In all the years I've been attending conventions -- and that started well before I was a concom member or a panelist -- it's been my understanding that once a panel starts, the subject of the panel is what the panelists determine it to be. This is a tradition precisely because pocket-program descriptions are often so short and imprecise, and it can also be a useful hedge against (or springboard from) just the sort of social-media discussion that occurred in the present case. (Yes, this is a tradition that can be abused, and probably has been on occasion, but that's a separate discussion.)
And yet. It's clear from the accounts that Ms. Feimster came into the room without knowing what preparations Ms. Brighe had made as moderator, although she did have clear knowledge of how the panel title had been interpreted online. In those circumstances, I submit that it was completely inappropriate for her to say, at the very last possible moment, from the front of the room, "yes, well, but I meant this panel to be about SOMETHING ELSE ENTIRELY"...and *not* expect that statement to completely derail Ms. Brighe's ability to moderate the panel she had walked into the room prepared to moderate. At that point, whatever was originally intended DOES NOT MATTER; the right thing to do is to let the panelists and the moderator do the job they (hopefully) came prepared to do.

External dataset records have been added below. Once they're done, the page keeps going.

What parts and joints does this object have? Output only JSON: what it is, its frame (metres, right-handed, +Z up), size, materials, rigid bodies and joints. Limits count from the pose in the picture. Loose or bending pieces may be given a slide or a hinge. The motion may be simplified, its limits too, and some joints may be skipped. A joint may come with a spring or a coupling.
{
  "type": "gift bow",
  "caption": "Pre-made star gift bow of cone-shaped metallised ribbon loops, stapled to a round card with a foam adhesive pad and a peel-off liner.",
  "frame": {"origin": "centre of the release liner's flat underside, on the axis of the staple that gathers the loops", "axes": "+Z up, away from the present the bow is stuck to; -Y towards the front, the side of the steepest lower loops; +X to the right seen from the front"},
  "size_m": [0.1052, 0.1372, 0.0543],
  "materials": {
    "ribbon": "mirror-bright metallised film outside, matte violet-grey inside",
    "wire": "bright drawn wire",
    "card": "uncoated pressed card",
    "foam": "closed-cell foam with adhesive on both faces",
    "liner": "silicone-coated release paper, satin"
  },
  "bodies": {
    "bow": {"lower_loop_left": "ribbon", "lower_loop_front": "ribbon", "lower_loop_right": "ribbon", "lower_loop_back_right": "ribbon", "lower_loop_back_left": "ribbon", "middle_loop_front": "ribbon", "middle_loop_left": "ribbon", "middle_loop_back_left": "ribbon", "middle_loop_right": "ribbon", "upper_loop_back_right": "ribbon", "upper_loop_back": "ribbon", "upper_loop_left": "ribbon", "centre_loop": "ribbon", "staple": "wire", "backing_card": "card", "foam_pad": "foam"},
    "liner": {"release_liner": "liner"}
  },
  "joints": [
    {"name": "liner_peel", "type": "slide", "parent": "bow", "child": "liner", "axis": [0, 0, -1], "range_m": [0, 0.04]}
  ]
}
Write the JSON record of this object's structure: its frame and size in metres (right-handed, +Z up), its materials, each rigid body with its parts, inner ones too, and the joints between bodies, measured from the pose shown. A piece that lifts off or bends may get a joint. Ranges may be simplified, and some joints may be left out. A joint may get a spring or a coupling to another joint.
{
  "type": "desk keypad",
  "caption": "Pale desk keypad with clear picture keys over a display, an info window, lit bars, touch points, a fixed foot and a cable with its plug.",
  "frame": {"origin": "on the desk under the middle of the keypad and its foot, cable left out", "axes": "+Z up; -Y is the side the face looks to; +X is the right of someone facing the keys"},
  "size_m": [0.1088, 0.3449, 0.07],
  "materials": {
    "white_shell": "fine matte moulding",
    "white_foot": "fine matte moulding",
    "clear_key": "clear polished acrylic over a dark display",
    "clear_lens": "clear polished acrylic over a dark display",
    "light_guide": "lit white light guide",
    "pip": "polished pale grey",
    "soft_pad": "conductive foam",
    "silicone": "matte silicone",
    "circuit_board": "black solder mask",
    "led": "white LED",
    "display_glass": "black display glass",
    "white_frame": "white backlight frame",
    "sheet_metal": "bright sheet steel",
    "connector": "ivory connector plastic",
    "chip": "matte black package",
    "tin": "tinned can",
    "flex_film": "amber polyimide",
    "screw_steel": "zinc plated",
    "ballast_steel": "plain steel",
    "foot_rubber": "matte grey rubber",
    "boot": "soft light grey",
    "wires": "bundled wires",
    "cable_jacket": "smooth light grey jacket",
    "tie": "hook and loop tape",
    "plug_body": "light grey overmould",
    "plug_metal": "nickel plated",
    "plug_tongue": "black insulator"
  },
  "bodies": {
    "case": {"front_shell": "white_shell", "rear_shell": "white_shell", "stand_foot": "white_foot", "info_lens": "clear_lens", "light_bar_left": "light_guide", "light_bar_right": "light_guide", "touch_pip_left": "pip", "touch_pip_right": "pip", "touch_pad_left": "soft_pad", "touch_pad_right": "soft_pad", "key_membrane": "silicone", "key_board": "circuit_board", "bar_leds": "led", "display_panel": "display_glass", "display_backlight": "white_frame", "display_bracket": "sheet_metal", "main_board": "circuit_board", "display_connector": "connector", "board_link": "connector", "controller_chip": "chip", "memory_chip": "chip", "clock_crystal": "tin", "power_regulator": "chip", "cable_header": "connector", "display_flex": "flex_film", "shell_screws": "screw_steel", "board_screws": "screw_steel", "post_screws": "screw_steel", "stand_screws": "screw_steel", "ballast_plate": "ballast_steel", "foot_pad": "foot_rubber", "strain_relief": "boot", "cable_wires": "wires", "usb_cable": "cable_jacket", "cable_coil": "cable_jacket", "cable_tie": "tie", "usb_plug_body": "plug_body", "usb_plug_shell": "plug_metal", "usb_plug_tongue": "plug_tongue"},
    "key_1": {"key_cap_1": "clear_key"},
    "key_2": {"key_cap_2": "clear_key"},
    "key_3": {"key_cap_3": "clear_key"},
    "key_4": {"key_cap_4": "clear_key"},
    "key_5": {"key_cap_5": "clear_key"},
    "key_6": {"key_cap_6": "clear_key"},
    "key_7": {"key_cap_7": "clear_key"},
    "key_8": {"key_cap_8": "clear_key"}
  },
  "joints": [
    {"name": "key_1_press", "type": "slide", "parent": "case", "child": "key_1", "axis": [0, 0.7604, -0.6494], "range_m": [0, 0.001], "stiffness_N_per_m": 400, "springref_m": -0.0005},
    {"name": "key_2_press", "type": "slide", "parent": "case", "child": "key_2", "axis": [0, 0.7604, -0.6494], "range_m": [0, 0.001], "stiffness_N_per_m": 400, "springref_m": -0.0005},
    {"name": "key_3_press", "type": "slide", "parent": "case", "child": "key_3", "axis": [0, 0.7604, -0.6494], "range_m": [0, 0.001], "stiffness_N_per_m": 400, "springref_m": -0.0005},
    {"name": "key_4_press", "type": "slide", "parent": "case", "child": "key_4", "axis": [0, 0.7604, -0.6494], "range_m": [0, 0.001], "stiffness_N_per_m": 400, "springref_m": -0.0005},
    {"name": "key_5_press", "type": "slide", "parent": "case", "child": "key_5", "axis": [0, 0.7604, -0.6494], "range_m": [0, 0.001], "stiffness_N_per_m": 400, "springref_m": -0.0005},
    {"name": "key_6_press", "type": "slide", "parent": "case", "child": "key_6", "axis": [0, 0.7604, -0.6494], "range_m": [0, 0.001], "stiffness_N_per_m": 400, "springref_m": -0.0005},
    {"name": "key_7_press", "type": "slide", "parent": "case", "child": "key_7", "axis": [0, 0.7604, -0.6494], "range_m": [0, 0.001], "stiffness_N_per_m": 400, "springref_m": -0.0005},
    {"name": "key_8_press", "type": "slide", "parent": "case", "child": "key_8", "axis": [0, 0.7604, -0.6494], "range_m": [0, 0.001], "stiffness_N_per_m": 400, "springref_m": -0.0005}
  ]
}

Ms. Feimster did just the opposite. She sandbagged Ms. Brighe, and I absolutely do not blame Ms. Brighe for walking out in those circumstances even if that isn't the expressed reason for the walking-out. In Ms. Brighe's case, I think I'd be wary of going back to WindyCon at all after that experience, barring proper acknowledgement of and apology for what happened to her both from Ms. Feimster personally and the concom as a whole. (I don't ask or expect that such apologies would be made publicly; that's a matter between Ms. Brighe and those involved. But I think that they're absolutely owed to Ms. Brighe in the wake of what she described.)
At the end of the day, I think the social-media kerfuffle is a side issue. The real damage was done by the principals' failure to communicate with one another...even though the social-media kerfuffle gave them a valid excuse to do just that.